#### Given material

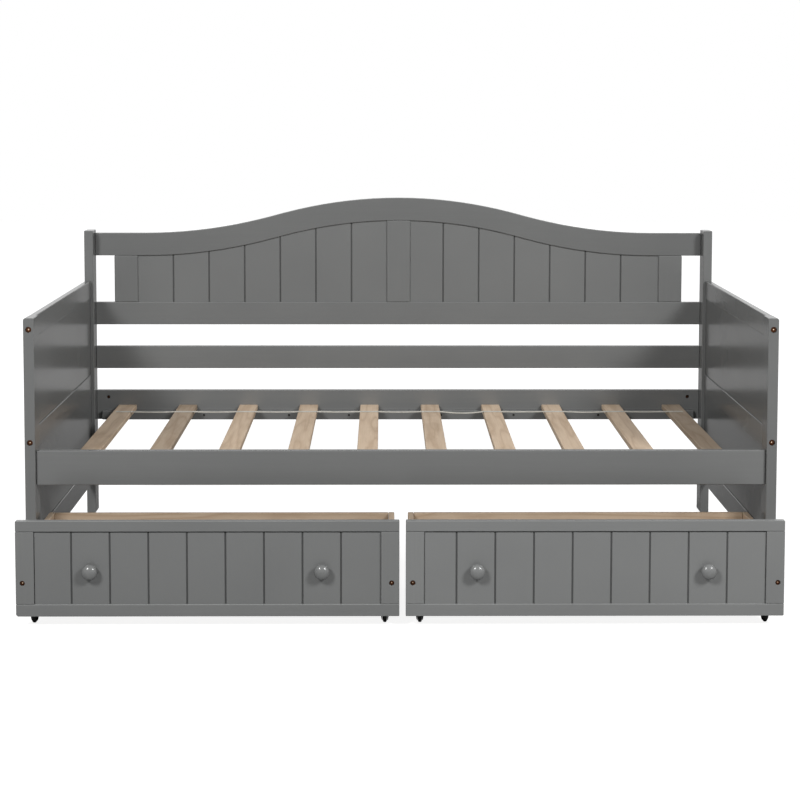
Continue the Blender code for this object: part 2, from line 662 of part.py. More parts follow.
def wheel_profile():
    """A wheel rounded over its whole width round a bore, as a closed loop of (along x, radius)."""
    half = WHEEL_WIDTH / 2
    bore = AXLE_RADIUS + AXLE_GAP
    crown = WHEEL_CROWN_SHARE * (WHEEL_RADIUS - bore)
    profile = [(half, bore), (-half, bore)]
    for k in range(CROWN_STEPS + 1):
        angle = math.pi * k / CROWN_STEPS
        profile.append((-half * math.cos(angle), WHEEL_RADIUS - crown + crown * math.sin(angle)))
    return profile


def knob_profile():
    """A round knob on a short neck, as (along x, radius) from its base outwards."""
    middle = KNOB_LENGTH - KNOB_HEAD_LENGTH / 2
    start = math.asin(KNOB_NECK_RADIUS / KNOB_RADIUS)
    profile = [(0, 0), (0, KNOB_NECK_RADIUS)]
    for k in range(KNOB_RINGS):
        angle = start + (math.pi - start) * k / KNOB_RINGS
        profile.append((middle - KNOB_HEAD_LENGTH / 2 * math.cos(angle), KNOB_RADIUS * math.sin(angle)))
    return profile + [(KNOB_LENGTH, 0)]


def make_knobs(drawer, paint, body):
    label, panel_width = drawer.label, drawer.width - 2 * FRONT_STILE
    middle = panel_width * drawer.knob_share - panel_width / 2
    knob_z = (FRONT_OPENING_LOW + FRONT_OPENING_TOP) / 2 - KNOB_DROP
    for name, x in (("left", middle - KNOB_SPACING / 2), ("right", middle + KNOB_SPACING / 2)):
        mesh = turned_mesh(f"{label}_{name}_knob", knob_profile(), KNOB_SIDES, False)
        centre = x, FRONT_PANEL_RECESS - GAP, knob_z
        place(f"{label}_{name}_knob", mesh, paint, body, centre, (0, 0, -math.pi / 2))


def make_drawer(drawer, looks, bed):
    """One rolling drawer, standing out by its pull."""
    centre_x = drawer.side * (drawer.width + DRAWER_MIDDLE_GAP) / 2
    body = empty(f"{drawer.label}_body", (centre_x, -drawer.pull, 0), bed)
    make_drawer_front(drawer, looks["paint"], body)
    bottom = make_drawer_box(drawer, looks["wood"], body)
    add_forks(drawer, bottom, body)
    make_knobs(drawer, looks["paint"], body)
    for k, centre in enumerate(caster_places(drawer)):
        name = f"{drawer.label}_wheel_{k + 1}"
        place(name, turned_mesh(name, wheel_profile(), WHEEL_SIDES, True), looks["black"], body, centre)


def main():
    remove_everything()
    looks = {
        "paint": finish("grey_paint", (0.165, 0.165, 0.163), 0.42),
        "wood": finish("bare_wood", (0.50, 0.36, 0.23), 0.60),
        "black": finish("black_plastic", (0.012, 0.012, 0.012), 0.45),
    }
    bed = empty("bed", (0, -ORIGIN_Y, 0))
    make_end(-1, "left", looks["paint"], bed)
    make_end(1, "right", looks["paint"], bed)
    make_backrest(looks["paint"], bed)
    make_side_rails(looks["paint"], bed)
    make_slats(looks["wood"], bed)
    for drawer in (LEFT_DRAWER, RIGHT_DRAWER):
        make_drawer(drawer, looks, bed)


main()
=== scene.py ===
"""Looks for the storage daybed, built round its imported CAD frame.

Metres, +Z up, the open front towards -Y. Grey painted boards, bare pine slats and drawer boxes, black
casters, bronze bolts and thin webbing across the slats.
"""
import math

import bmesh
import bpy
from mathutils import Matrix, Vector


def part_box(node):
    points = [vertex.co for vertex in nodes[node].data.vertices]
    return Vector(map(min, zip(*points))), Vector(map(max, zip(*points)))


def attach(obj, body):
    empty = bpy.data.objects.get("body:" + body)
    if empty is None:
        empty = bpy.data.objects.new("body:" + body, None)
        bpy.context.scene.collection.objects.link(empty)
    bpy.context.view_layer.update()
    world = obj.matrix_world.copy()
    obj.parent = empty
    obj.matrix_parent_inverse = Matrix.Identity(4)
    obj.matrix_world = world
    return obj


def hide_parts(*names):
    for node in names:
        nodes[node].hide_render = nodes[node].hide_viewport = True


FRAME_BODY = "bed_frame"
ORIGIN_SHIFT = 0.37085          # the bed's own Y at the scene's origin
ENDS = {"left": -1, "right": 1}     # and their directions along X

# The photograph's camera
PHOTO_PX = 800
FOCAL_PX = 1802.64
EYE = Vector((-0.04923, -5.10455, 1.33324))
YAW, PITCH, ROLL = 0.00934, 0.07366, 0.00129    # radians
SHIFT_Y = -0.2125
SENSOR_MM = 36.0
CLIP_END = 60

# Studio
AMBIENT = 0.07                  # world light on the object
BACKDROP_LIGHT = 1.0            # and from high on the white backdrop behind it
BACKDROP_RISE = 0.05, 0.50      # the backdrop's light grows between these heights of a unit ray
WHITE = 1.0                     # what the camera and reflections see
FLOOR_COLOUR = 0.40
FLOOR_ROUGHNESS = 0.9
FLOOR_LIFT = 0.89               # added near the object, for the camera
FLOOR_SHEEN, BACKDROP_SHEEN = 0.05, 0.23        # added in reflections, near and far
FLOOR_NEAR, FLOOR_FAR = 1.6, 3.4    # both grow between these distances from the middle
FLOOR_DROP = 0.0006             # below the feet
FLOOR_HALF = 14.0
LAMP_TURN = {"left": -30, "right": 37.5}        # degrees from the front
LAMP_RISE = {"left": 32, "right": 31}           # degrees above the floor
LAMP_WATTS = {"left": 326, "right": 350}
LAMP_DISTANCE = 7.5
LAMP_SIZE = 1.5
LAMP_AIM = Vector((0, 0, 0.45))

# Paint and wood colours, linear; a share multiplies them
PAINT_DARK = (0.143, 0.146, 0.145)
PAINT_LIGHT = (0.159, 0.162, 0.160)
SPECK_GREY = (0.24, 0.24, 0.24)
LIT_DRAWER_SHARE = 1.15               # painted light: the right drawer's front and knobs in a paler copy of the paint
EDGE_HIGHLIGHT_SHARE = 1.12               # painted highlight: the chamfers in a paler copy of the paint
TOP_LIGHT_SHARE = 1.50                # painted light: the upward faces of the drawer fronts' rails in a much paler copy
SHADE_SHARE, LIGHT_SHARE = 0.91, 1.10       # painted shade and painted light: darker and paler copies of the one paint
GRAIN_SHARE = 0.86              # in the grain
GROOVE_SHADE_SHARE = 0.45             # painted shade in the plank grooves
PAINT_SPECULAR = 0.5
PAINT_ROUGHNESS, GROOVE_ROUGHNESS = 0.20, 0.5
PINE_DARK = (0.360, 0.245, 0.158)
PINE_MID = (0.520, 0.385, 0.265)
PINE_LIGHT = (0.650, 0.510, 0.375)
KNOT_BROWN = (0.150, 0.080, 0.042)
# Shares of the slats' pine: the listed darker slats take the second, the rest the first
SLAT_SHARE, DARKER_SLAT_SHARE = 1.09, 0.72
BOX_SHARE = 0.73                # the drawer boxes' darker wood
BOARD_SPREAD = 0.93, 1.05       # from board to board
PINE_SPECULAR = 0.3
PINE_ROUGHNESS = 0.62
BLACK = (0.0045, 0.0045, 0.0045)
SCUFF_SHARE = 3.0
PLASTIC_SPECULAR = 0.2
PLASTIC_ROUGHNESS = 0.50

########

# [Task description]
Extract, word for word, every line beginning with the one that holds "for k, centre" and concluding with the one that holds "nodes[node].hide_render = nodes[node].hide_viewport". Include both of those lines.

# [Reply to the task]
    for k, centre in enumerate(caster_places(drawer)):
        name = f"{drawer.label}_wheel_{k + 1}"
        place(name, turned_mesh(name, wheel_profile(), WHEEL_SIDES, True), looks["black"], body, centre)


def main():
    remove_everything()
    looks = {
        "paint": finish("grey_paint", (0.165, 0.165, 0.163), 0.42),
        "wood": finish("bare_wood", (0.50, 0.36, 0.23), 0.60),
        "black": finish("black_plastic", (0.012, 0.012, 0.012), 0.45),
    }
    bed = empty("bed", (0, -ORIGIN_Y, 0))
    make_end(-1, "left", looks["paint"], bed)
    make_end(1, "right", looks["paint"], bed)
    make_backrest(looks["paint"], bed)
    make_side_rails(looks["paint"], bed)
    make_slats(looks["wood"], bed)
    for drawer in (LEFT_DRAWER, RIGHT_DRAWER):
        make_drawer(drawer, looks, bed)


main()
=== scene.py ===
"""Looks for the storage daybed, built round its imported CAD frame.

Metres, +Z up, the open front towards -Y. Grey painted boards, bare pine slats and drawer boxes, black
casters, bronze bolts and thin webbing across the slats.
"""
import math

import bmesh
import bpy
from mathutils import Matrix, Vector


def part_box(node):
    points = [vertex.co for vertex in nodes[node].data.vertices]
    return Vector(map(min, zip(*points))), Vector(map(max, zip(*points)))


def attach(obj, body):
    empty = bpy.data.objects.get("body:" + body)
    if empty is None:
        empty = bpy.data.objects.new("body:" + body, None)
        bpy.context.scene.collection.objects.link(empty)
    bpy.context.view_layer.update()
    world = obj.matrix_world.copy()
    obj.parent = empty
    obj.matrix_parent_inverse = Matrix.Identity(4)
    obj.matrix_world = world
    return obj


def hide_parts(*names):
    for node in names:
        nodes[node].hide_render = nodes[node].hide_viewport = True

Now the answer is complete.